Это донесение «Фикуса», по мнению Б. Каптелова и 3. Перегудовой, свидетельствует о лживости всех обвинений Сталина в связях с царской полицией. Не исключая возможности того, что Шаумян какое-то время не доверял Сталину, они полагают, что арест Сталина развеял эти подозрения: «Как видим, даже такой опытный революционер, как Шаумян, в сложных условиях не был застрахован от ошибочных суждений по отношению к своим товарищам».
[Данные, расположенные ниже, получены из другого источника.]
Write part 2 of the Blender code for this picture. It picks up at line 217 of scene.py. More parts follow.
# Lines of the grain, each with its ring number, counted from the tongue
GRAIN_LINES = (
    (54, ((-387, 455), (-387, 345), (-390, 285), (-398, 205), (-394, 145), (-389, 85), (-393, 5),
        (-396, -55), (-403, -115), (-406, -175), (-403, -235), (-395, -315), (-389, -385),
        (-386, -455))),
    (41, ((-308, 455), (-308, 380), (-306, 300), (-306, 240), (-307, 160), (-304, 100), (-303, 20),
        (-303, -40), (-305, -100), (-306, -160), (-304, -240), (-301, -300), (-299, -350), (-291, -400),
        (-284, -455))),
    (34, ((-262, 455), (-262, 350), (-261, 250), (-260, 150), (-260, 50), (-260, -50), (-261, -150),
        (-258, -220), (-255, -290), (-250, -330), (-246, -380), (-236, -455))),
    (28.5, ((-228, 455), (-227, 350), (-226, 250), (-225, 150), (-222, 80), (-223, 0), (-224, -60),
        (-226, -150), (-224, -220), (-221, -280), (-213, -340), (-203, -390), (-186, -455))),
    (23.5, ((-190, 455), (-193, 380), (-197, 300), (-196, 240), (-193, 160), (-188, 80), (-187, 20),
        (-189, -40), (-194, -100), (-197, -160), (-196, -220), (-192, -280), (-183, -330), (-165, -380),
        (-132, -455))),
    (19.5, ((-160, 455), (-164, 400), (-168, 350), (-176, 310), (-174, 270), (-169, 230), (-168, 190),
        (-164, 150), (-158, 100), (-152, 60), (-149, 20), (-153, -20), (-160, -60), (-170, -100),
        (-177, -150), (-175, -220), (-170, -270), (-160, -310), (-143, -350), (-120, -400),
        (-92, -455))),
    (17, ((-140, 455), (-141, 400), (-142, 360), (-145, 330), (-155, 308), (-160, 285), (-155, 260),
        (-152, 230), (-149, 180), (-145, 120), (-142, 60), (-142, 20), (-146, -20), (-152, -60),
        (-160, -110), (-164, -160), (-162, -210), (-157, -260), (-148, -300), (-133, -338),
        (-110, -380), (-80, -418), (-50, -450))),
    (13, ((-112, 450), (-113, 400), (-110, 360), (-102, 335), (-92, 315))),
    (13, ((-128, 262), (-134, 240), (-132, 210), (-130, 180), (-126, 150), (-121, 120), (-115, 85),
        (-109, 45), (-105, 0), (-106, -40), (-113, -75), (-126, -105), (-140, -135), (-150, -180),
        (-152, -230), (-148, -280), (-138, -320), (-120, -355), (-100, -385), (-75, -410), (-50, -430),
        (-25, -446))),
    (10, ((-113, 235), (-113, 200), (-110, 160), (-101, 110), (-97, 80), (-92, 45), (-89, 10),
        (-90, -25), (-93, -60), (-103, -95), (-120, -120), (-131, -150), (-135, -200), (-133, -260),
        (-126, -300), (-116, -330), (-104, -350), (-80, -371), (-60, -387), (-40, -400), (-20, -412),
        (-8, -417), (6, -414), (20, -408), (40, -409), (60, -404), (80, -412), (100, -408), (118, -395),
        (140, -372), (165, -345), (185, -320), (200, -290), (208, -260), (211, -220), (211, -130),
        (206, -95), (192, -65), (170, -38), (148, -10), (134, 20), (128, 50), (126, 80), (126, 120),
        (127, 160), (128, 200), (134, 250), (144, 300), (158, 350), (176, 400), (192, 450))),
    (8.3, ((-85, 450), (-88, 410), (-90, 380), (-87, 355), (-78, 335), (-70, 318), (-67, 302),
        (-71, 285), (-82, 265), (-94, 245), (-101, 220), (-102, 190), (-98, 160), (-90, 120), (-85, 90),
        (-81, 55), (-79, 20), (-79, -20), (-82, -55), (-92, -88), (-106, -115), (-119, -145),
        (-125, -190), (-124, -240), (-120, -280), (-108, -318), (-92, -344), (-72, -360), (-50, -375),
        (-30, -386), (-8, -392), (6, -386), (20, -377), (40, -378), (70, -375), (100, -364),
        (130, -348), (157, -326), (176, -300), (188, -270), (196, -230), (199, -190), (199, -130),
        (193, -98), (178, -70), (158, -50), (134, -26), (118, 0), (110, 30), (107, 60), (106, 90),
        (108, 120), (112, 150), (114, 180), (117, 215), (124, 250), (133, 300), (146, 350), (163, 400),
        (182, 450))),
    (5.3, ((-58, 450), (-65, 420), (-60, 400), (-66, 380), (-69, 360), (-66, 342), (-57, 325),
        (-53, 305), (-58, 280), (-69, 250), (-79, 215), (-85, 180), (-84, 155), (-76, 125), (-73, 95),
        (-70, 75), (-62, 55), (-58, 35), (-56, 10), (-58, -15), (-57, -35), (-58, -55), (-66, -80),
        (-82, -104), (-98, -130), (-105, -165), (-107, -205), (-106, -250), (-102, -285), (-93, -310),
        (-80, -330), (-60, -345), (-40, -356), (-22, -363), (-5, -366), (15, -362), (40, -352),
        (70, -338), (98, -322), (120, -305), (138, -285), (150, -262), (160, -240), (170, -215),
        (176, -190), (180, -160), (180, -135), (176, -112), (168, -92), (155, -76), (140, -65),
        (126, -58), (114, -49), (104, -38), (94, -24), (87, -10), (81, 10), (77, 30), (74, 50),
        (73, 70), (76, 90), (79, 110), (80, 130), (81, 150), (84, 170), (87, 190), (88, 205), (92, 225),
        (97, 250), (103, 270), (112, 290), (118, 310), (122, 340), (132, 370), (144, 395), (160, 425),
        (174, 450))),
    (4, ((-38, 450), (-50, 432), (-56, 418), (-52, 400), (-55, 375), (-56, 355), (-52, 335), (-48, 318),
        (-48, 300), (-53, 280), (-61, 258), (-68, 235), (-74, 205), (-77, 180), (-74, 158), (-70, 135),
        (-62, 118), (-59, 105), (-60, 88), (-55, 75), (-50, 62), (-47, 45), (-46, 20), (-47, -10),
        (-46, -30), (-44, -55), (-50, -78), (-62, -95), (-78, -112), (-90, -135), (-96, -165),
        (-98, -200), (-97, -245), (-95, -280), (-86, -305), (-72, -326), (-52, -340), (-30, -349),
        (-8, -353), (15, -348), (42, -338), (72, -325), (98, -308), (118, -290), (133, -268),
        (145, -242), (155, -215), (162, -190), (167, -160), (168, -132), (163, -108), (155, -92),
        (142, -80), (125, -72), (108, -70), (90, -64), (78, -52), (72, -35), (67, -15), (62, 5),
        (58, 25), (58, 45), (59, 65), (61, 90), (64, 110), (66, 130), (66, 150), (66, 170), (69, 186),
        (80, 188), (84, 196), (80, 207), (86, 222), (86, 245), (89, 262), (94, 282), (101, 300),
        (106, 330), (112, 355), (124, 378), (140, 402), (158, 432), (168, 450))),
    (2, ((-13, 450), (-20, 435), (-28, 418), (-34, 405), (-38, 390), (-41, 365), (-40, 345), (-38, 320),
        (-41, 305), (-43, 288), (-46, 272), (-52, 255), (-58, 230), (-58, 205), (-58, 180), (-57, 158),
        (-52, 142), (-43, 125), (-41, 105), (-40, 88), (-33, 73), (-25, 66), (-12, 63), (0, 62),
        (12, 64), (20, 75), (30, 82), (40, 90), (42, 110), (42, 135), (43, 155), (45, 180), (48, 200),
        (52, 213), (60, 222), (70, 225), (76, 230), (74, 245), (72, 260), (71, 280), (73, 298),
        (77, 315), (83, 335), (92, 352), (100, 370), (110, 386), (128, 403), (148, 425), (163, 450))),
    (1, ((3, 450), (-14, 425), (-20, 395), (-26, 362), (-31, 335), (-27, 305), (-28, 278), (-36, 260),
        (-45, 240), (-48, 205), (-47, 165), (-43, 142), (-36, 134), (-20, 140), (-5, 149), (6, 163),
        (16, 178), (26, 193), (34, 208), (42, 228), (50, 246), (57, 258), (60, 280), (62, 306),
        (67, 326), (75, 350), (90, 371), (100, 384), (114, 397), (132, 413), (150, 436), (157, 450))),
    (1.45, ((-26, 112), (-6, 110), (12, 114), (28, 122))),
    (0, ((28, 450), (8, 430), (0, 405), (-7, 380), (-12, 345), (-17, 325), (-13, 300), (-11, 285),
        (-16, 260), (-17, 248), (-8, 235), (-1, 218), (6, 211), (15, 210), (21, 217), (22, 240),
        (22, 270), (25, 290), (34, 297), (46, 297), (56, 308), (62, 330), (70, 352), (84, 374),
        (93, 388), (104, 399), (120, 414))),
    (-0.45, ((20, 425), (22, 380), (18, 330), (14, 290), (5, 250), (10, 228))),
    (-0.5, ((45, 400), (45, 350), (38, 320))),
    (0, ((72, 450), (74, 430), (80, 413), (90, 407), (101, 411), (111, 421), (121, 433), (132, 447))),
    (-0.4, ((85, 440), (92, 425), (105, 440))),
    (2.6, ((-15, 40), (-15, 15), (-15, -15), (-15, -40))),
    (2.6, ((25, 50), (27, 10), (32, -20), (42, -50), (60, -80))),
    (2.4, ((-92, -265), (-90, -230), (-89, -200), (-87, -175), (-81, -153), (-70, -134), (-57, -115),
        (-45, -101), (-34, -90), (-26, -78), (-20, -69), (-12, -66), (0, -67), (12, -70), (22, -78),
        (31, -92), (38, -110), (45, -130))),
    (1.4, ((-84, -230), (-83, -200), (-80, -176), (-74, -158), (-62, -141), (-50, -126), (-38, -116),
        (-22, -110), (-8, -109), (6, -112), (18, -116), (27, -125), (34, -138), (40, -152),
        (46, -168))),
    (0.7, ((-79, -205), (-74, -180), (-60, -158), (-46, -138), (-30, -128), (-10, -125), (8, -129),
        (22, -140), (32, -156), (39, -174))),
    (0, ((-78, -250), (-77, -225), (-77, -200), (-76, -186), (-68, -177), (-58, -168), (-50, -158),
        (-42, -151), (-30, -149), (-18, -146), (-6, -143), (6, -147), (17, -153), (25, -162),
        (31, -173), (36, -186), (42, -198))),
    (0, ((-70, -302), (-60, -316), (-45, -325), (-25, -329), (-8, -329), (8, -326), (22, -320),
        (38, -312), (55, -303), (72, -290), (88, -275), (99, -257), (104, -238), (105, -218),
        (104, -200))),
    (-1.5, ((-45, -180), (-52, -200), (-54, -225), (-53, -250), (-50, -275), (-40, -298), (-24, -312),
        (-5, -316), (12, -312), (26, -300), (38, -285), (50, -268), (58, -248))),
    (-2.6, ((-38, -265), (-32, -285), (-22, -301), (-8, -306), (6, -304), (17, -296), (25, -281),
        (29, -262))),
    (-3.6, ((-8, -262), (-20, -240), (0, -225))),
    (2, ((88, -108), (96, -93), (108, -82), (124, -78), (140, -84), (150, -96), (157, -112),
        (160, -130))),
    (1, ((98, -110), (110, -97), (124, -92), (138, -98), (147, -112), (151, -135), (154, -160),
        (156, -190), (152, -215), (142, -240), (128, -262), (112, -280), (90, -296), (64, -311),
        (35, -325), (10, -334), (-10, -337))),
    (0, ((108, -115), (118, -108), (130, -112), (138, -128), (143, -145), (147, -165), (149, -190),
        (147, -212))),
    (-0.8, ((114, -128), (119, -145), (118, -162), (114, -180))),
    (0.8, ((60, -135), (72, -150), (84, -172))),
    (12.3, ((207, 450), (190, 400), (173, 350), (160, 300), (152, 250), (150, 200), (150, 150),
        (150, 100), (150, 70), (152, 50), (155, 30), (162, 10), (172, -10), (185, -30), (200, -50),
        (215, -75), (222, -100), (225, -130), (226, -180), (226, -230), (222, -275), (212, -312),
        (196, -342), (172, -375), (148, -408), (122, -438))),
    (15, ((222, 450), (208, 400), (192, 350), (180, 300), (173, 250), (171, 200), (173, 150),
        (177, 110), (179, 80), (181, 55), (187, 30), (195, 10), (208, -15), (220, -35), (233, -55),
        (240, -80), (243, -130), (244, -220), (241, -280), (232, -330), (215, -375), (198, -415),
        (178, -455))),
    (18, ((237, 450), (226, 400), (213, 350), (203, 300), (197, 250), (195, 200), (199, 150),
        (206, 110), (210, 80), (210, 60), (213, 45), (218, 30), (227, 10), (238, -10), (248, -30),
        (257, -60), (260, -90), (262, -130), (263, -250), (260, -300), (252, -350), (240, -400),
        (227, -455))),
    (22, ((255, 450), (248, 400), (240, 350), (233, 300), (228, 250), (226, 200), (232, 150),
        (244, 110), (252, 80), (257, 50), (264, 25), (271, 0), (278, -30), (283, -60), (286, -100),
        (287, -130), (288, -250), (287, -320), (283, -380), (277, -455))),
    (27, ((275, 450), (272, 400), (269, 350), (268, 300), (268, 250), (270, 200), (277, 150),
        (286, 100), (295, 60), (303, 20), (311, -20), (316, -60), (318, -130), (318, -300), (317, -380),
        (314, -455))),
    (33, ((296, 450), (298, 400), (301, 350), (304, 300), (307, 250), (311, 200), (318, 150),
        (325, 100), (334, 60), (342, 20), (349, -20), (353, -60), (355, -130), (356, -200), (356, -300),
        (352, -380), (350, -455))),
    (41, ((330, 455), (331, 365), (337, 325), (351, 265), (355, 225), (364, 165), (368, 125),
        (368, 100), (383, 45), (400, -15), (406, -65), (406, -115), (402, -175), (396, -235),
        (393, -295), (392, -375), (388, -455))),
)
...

Б. Каптелов и 3. Перегудова доказали и безосновательность использования других документов из архива царской полиции для обвинения Сталина. Они показали некорректность интерпретации донесения Р. Малиновского, которое было составлено им на основе разговоров со Сталиным, когда тот и не подозревал о том, что его собеседник является полицейским агентом. На подобной же произвольной интерпретации письма Сталина к Малиновскому строились и домыслы американского исследователя Эдуарда Смита. В своей книге «Юный Сталин» Э. Смит пишет, что Сталин стал агентом полиции сразу же по окончании им Тифлисской семинарии. Ссылаясь на то, что после исключения из семинарии Сталин некоторое время находился без работы, Э. Смит предположил, что в это время жандармерия могла завербовать его. Вопреки фактам Смит утверждал, что с мая по декабрь 1899 года Сталин не скитался по домам своих друзей, а находился в некоем тайном полицейском заведении, в котором его обучили, как стать агентом полиции. Однако с таким же успехом можно утверждать, что Сталин провел эти полгода в тибетской Шамбале или обучался в германской разведшколе. Никаких данных у Смита для обоснования своего предположения не было, вероятно, за исключением страстного желания скомпрометировать Сталина.